The slave node has four parts: Data Storage Engine (DSE), Sklavin, Meta Storage Engine (MSE), S3/P2P interface. DSE is in charge of communicating with kernel modules so as to read/write data from/to memory or disks. More specifically, DatenLord sets up a filesystem in userspace (FUSE) in a slave node by using the FUSE driver and library. DSE is to implement the FUSE, executing all the underlying FUSE operations, such as open, create, read, and write, etc. DSE can implement different types of FUSE for different scenarios, e.g., memory-based FUSE, disk-based FUSE, and SAN-based FUSE, etc. Sklavin is to communicate with the Lord of the master node and handle the requests from the Lord and CSI driver, such as health check report, data synchronization, data consistency inspection, Lord election, etc. The MSE of the slave node is a local copy of the MSE from the master node. S3/P2P interface provides a convenient way, either S3 or P2P, to read, write and synchronize data in a slave node.

The K8S plugins include a container storage interface (CSI) driver and a customer filter. The CSI driver is for DatenLord to work with K8S to manage volumes for container tasks, such as loading a read-only volume, creating a read-write volume. The customer filter is to help K8S to schedule tasks to data nearby based on the meta-information in MSE of the master node.

DatenLord Optimization Strategy

In general, there are two kinds of storage needs from an application perspective: one is latency-sensitive, and the other is throughput-sensitive. As for latency-sensitive applications, such as database applications, like MySQL, MongoDB, and ElasticSearch, etc, their performance relies on how fast a single I/O-request got handled. As for throughput-sensitive applications, such as big data and AI machine learning jobs, like Spark, Hadoop, and TensorFlow, etc, the more data load per unit time, the better their performance.

DatenLord is crafted to fit the aforementioned two scenarios. Specifically, to reduce latency, DatenLord caches in memory as much data as possible, in order to minimize disk access; to improve throughput (we focus on reading throughput currently), DatenLord, on one hand, prefetches data in memory to speed up access, on the other hand, leverages K8S to schedule tasks to data nearby, so as to minimize data transfer cost.

Target Usage Scenarios

DatenLord has several target scenarios, which fall into two main categories:

  • Latency-sensitive cases, that DatenLord will coordinate with K8S to schedule containers close to data to minimize latency:
    • Containerized applications, especially stateful applications;
    • Serverless, Lambda, FaaS, etc, event-driven tasks;
  • Throughput-sensitive cases, that DatenLord will pre-load remote data into local clusters to speed up access:
    • AI and big-data jobs, especially training tasks;
    • Multi-cloud storage unified management, to facilitate application migration across clouds.

Quick Start

Currently DatenLord has been built as Docker images and can be deployed via K8S.

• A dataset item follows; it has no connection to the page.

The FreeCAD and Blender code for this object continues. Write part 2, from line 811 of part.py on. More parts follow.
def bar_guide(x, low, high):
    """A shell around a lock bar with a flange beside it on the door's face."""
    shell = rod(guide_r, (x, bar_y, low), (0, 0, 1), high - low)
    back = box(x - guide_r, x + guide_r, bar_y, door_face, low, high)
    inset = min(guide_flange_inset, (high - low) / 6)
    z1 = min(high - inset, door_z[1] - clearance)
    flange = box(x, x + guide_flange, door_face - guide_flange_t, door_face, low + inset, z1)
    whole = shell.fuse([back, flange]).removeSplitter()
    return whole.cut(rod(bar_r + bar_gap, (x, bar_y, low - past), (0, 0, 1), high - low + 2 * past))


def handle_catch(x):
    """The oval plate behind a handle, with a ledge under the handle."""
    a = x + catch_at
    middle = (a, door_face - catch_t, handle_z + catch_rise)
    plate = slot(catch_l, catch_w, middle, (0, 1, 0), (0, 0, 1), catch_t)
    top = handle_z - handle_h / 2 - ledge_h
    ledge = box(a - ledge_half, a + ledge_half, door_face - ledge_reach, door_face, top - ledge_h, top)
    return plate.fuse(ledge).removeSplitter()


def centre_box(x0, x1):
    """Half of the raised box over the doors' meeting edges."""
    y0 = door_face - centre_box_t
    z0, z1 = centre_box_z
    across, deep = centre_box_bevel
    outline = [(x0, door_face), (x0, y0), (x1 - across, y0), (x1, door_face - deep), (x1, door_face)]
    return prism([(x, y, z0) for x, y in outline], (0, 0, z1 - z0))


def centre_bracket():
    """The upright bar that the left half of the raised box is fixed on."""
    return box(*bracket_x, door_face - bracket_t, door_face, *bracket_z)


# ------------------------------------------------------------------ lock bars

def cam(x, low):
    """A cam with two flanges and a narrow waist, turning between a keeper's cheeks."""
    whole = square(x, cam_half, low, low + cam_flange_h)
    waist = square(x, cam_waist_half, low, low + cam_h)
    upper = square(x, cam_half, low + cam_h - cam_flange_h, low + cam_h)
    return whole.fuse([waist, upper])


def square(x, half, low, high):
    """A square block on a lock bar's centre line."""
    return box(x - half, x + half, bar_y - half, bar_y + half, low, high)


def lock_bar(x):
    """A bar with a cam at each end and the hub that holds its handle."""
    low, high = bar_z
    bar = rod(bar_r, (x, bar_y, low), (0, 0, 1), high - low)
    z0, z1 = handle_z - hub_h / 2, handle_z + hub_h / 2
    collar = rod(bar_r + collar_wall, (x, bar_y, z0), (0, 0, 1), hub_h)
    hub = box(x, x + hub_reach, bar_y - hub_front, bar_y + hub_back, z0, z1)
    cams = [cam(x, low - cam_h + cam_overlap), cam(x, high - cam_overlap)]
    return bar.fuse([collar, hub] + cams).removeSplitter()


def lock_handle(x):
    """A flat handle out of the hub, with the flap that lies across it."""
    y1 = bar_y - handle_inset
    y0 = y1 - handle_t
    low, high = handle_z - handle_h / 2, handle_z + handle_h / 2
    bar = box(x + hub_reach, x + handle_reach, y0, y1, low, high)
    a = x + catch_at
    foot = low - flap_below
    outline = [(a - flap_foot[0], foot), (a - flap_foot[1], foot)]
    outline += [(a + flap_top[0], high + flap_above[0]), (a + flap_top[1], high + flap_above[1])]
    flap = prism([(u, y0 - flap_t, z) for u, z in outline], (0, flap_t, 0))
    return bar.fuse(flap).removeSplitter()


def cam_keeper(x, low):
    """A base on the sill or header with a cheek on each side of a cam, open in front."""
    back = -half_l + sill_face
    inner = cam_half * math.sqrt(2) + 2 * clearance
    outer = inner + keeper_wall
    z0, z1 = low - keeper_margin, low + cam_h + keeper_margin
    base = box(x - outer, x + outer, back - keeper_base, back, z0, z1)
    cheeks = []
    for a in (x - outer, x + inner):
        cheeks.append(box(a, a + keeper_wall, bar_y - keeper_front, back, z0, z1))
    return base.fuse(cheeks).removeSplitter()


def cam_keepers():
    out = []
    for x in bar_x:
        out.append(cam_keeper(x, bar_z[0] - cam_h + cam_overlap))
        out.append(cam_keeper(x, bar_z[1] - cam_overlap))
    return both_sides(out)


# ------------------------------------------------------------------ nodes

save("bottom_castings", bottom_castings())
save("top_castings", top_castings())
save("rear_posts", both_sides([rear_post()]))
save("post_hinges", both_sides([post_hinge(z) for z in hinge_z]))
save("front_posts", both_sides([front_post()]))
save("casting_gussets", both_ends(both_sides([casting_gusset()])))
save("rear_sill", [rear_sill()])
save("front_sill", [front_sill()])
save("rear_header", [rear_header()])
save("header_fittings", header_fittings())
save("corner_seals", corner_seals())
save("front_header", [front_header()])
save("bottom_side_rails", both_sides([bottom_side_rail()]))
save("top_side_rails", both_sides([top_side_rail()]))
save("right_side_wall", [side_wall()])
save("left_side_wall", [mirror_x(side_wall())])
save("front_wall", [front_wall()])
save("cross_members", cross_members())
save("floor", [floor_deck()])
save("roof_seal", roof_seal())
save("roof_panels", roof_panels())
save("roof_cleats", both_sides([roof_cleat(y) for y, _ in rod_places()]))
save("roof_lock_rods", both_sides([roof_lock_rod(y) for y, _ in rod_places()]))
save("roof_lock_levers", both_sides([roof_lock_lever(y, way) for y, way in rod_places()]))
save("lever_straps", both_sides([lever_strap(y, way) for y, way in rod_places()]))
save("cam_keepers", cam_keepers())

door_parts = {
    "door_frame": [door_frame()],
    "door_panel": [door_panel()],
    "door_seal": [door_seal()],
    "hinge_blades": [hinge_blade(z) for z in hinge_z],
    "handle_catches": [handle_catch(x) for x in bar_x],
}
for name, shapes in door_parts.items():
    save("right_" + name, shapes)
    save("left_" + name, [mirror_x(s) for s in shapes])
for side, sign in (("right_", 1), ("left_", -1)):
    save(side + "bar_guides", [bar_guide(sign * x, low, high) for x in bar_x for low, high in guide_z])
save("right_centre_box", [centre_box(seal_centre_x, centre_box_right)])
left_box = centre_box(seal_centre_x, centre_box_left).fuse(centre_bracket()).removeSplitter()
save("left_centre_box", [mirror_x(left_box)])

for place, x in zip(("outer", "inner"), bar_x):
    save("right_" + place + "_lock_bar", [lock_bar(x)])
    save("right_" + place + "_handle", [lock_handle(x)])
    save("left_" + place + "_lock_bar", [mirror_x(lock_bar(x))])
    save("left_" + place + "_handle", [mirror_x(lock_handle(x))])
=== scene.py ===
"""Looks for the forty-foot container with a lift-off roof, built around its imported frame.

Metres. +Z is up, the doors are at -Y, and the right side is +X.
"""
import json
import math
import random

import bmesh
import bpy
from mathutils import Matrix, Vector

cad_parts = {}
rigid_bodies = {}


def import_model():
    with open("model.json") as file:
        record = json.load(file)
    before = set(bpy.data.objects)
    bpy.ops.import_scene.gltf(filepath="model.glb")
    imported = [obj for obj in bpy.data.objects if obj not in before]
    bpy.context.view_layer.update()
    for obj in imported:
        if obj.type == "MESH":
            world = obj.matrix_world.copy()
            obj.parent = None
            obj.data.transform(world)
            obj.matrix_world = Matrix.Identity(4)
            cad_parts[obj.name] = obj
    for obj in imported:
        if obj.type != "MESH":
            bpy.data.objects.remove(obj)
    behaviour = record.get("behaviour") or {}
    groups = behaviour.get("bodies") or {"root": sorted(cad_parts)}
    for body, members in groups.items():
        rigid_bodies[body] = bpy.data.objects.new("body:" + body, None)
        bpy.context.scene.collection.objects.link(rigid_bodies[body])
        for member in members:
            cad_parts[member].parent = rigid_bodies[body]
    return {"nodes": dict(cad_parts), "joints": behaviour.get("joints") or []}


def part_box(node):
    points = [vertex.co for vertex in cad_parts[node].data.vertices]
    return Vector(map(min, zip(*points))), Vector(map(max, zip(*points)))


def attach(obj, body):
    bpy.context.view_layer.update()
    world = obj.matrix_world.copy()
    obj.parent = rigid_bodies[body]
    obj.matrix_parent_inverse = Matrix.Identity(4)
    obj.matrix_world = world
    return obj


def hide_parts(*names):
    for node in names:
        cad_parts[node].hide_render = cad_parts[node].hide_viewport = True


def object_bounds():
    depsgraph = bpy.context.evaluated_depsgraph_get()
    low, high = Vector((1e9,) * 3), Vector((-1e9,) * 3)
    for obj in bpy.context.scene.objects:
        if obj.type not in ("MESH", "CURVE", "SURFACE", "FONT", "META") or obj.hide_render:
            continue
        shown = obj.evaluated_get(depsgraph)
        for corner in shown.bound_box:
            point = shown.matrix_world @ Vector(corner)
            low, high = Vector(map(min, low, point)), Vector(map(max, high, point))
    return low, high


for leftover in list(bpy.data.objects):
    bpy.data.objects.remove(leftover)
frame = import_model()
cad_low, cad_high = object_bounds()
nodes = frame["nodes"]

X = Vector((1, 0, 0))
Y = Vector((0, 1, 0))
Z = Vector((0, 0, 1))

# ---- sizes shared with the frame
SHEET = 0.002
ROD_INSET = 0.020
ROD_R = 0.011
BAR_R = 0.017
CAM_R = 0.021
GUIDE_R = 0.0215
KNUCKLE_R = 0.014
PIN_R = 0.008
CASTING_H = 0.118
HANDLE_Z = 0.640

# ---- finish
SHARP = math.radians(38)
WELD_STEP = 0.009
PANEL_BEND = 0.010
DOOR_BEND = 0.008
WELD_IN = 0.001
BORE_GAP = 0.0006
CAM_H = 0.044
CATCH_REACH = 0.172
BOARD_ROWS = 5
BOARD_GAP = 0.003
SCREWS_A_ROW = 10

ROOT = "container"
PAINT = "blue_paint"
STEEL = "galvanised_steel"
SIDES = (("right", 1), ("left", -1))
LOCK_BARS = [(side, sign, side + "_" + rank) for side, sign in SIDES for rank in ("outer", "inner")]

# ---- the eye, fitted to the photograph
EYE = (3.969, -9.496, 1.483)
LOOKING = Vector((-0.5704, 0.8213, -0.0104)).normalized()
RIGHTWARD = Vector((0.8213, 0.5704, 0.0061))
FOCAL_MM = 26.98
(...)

To deploy DatenLord via K8S, just simply run:

  • sed -e 's/e2e_test/latest/g' scripts/datenlord.yaml > datenlord-deploy.yaml
  • kubectl apply -f datenlord-deploy.yaml

To use DatenLord, just define PVC using DatenLord Storage Class, and then deploy a Pod using this PVC:

cat <<EOF >datenlord-demo.yaml
apiVersion: v1
kind: PersistentVolumeClaim
metadata:
  name: pvc-datenlord-test
spec:
  accessModes:
    - ReadWriteOnce
  volumeMode: Filesystem
  resources:
    requests:
      storage: 100Mi
  storageClassName: csi-datenlord-sc

---
apiVersion: v1
kind: Pod
metadata:
  name: mysql-datenlord-test
spec:
    containers:
    - name: mysql
      image: mysql
      env:
      - name: MYSQL_ROOT_PASSWORD
        value: "rootpasswd"
      volumeMounts:
      - mountPath: /var/lib/mysql
        name: data
        subPath: mysql
    volumes:
    - name: data
      persistentVolumeClaim:
        claimName: pvc-datenlord-test
EOF

kubectl apply -f datenlord-demo.yaml

It may need to install snapshot CRD and controller on K8S, if used K8S CSI snapshot feature:

  • kubectl apply -f https://raw.githubusercontent.com/kubernetes-csi/external-snapshotter/master/client/config/crd/snapshot.storage.k8s.io_volumesnapshots.yaml
  • kubectl apply -f https://raw.githubusercontent.com/kubernetes-csi/external-snapshotter/master/client/config/crd/snapshot.storage.k8s.io_volumesnapshotcontents.yaml
  • kubectl apply -f https://raw.githubusercontent.com/kubernetes-csi/external-snapshotter/master/client/config/crd/snapshot.storage.k8s.io_volumesnapshotclasses.yaml
  • kubectl apply -f https://raw.githubusercontent.com/kubernetes-csi/external-snapshotter/master/deploy/kubernetes/snapshot-controller/rbac-snapshot-controller.yaml
  • kubectl apply -f https://raw.githubusercontent.com/kubernetes-csi/external-snapshotter/master/deploy/kubernetes/snapshot-controller/setup-snapshot-controller.yaml

Road Map

  • 0.1 Refactor async fuse lib to provide clear async APIs, which is used by the datenlord filesystem.
  • 0.2 Support all Fuse APIs in the datenlord fs.
  • 0.3 Make fuse lib fully asynchronous. Switch async fuse lib’s device communication channel from blocking I/O to io_uring.
  • 0.4 Complete K8s integration test.
  • 1.0 Complete Tensorflow k8s integration and finish performance comparison with raw fs.